Practicing Ma Without Traveling to Kyoto
Adopting ma as a genuine practice does not require a pilgrimage or a wholesale reinvention of daily life. It begins, as most meaningful shifts do, with attention.
Consider, first, your physical environment. A single surface cleared of objects. A corner of a room left deliberately undecorated. The visual rest this creates is not negligible — it trains the eye, and by extension the mind, to recognize that space itself has value.
Consider, second, your conversational habits. Before responding to a colleague, a partner, or a friend, allow a beat of genuine silence. Not the performed pause of someone choosing their words strategically, but the authentic pause of someone actually listening. Notice how this changes the texture of the exchange.
Consider, third, what you do with unscheduled time. Not how you optimize it or how you justify it, but whether you can allow it to exist without immediately converting it into something useful. A walk without a destination. A morning without an agenda. These are not indulgences in the ma tradition. They are disciplines.
The Reward of the Empty Space
There is a phrase sometimes associated with Japanese aesthetics: yohaku no bi — the beauty of blank space. It captures something that ma gestures toward but does not exhaust: the idea that what is left out of a composition, a conversation, or a day is not a deficit but a deliberate and dignified choice.
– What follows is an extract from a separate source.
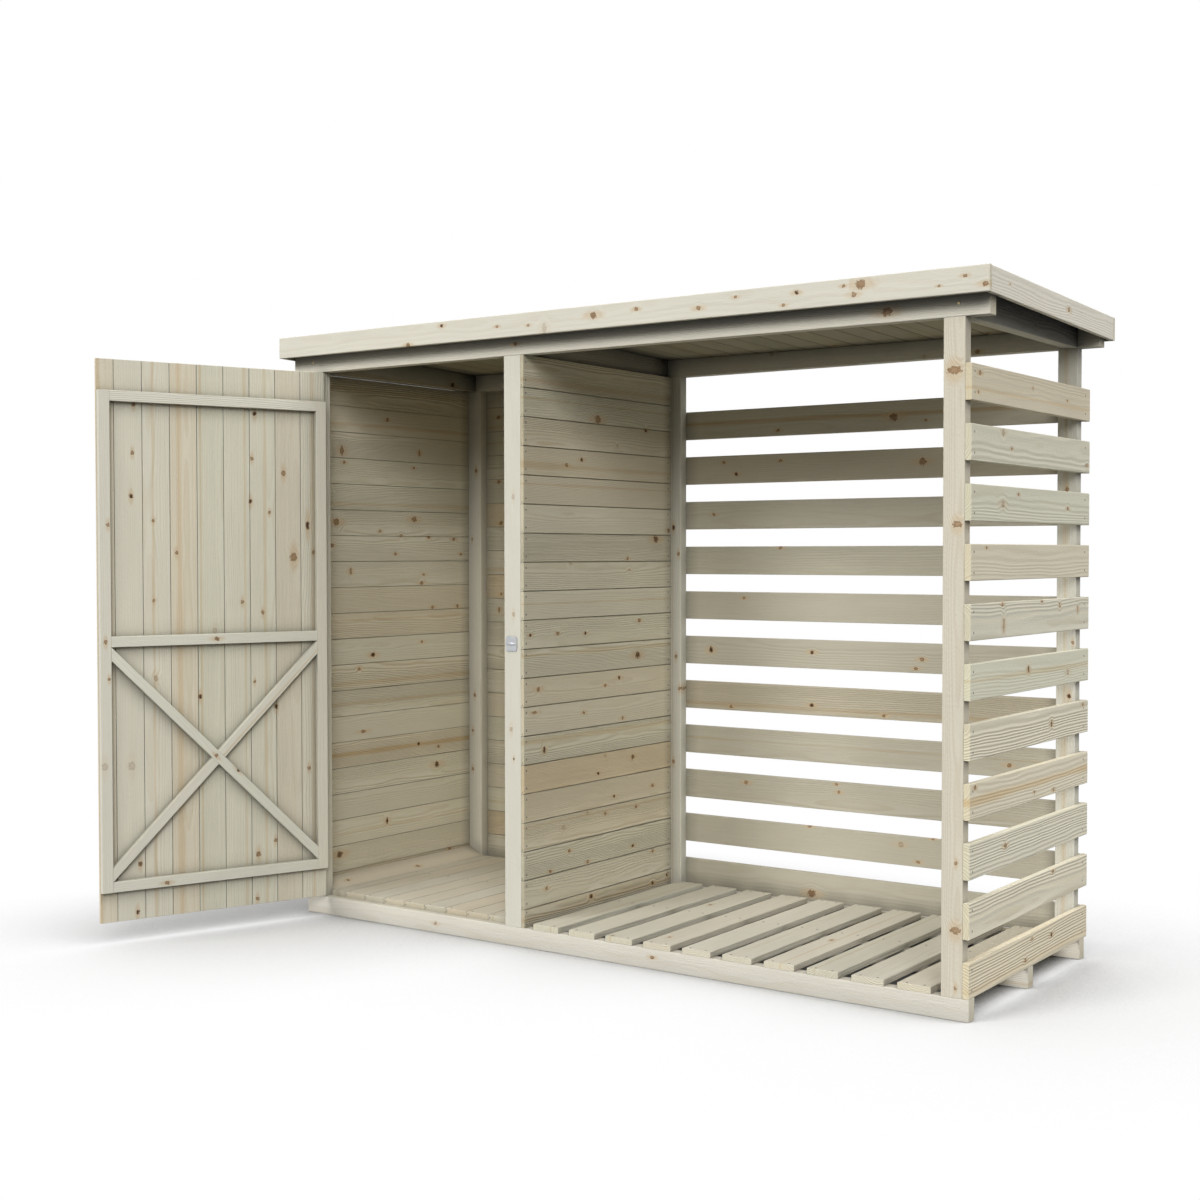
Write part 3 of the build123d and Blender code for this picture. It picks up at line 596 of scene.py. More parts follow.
def softwood(kind, colour=None, ring_share=1.0, line_strength=1.0, pebble=1.0, relief=1.0, painted_shade=1.0,
             reach=1.0):
    """Untreated planed softwood: tinted boards, growth lines, streaks, knots, cut ends and raised grain.

    The kind's own colour is used unless another is named. ring_share, line_strength, pebble and relief
    multiply the ring spacing and the strength of the growth lines, of the pebbled face and of the raised
    grain. The painted shade number is how much darker the colour is painted in a tight corner, as painted
    shade where other faces come near, and reach multiplies how far that painted shade reaches.
    """
    wood = settings("timber")
    material = bpy.data.materials.new(kind + "_timber")
    material.use_nodes = True
    tree = material.node_tree
    n = Nodes(tree)
    shader = tree.nodes["Principled BSDF"]
    grain = n.attribute("grain")
    ages = n.parts(n.attribute("knot_age"))
    squeezes = n.parts(n.attribute("knot_shape"))
    light, warmth, raised = n.parts(n.attribute("tone"))
    place, spread, strength = n.parts(n.attribute("streak"))
    cut = n.attribute("cut_end", "Fac")
    fibres = n.group("Fibres", grain=grain)
    planing = n.group("Planing", grain=grain)
    knots = [n.group("Knot", grain=grain, knot=n.attribute("knot_" + side), age=ages[i],
                     squeeze=squeezes[i], ragged=fibres["Ragged"]) for i, side in enumerate("ab")]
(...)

American culture has produced extraordinary things through its commitment to industry, ambition, and forward motion. But the cost of that commitment — measured in anxiety, exhaustion, and a persistent inability to be present in any given moment — has become difficult to ignore.
Japan's gift, in this instance, is not a product or a technique. It is a permission structure: the cultural authorization to stop, to be still, to allow the pause its full measure of meaning. Ma does not ask you to do nothing. It asks you to understand, perhaps for the first time, that doing nothing is itself a form of doing something — something ancient, considered, and quietly profound.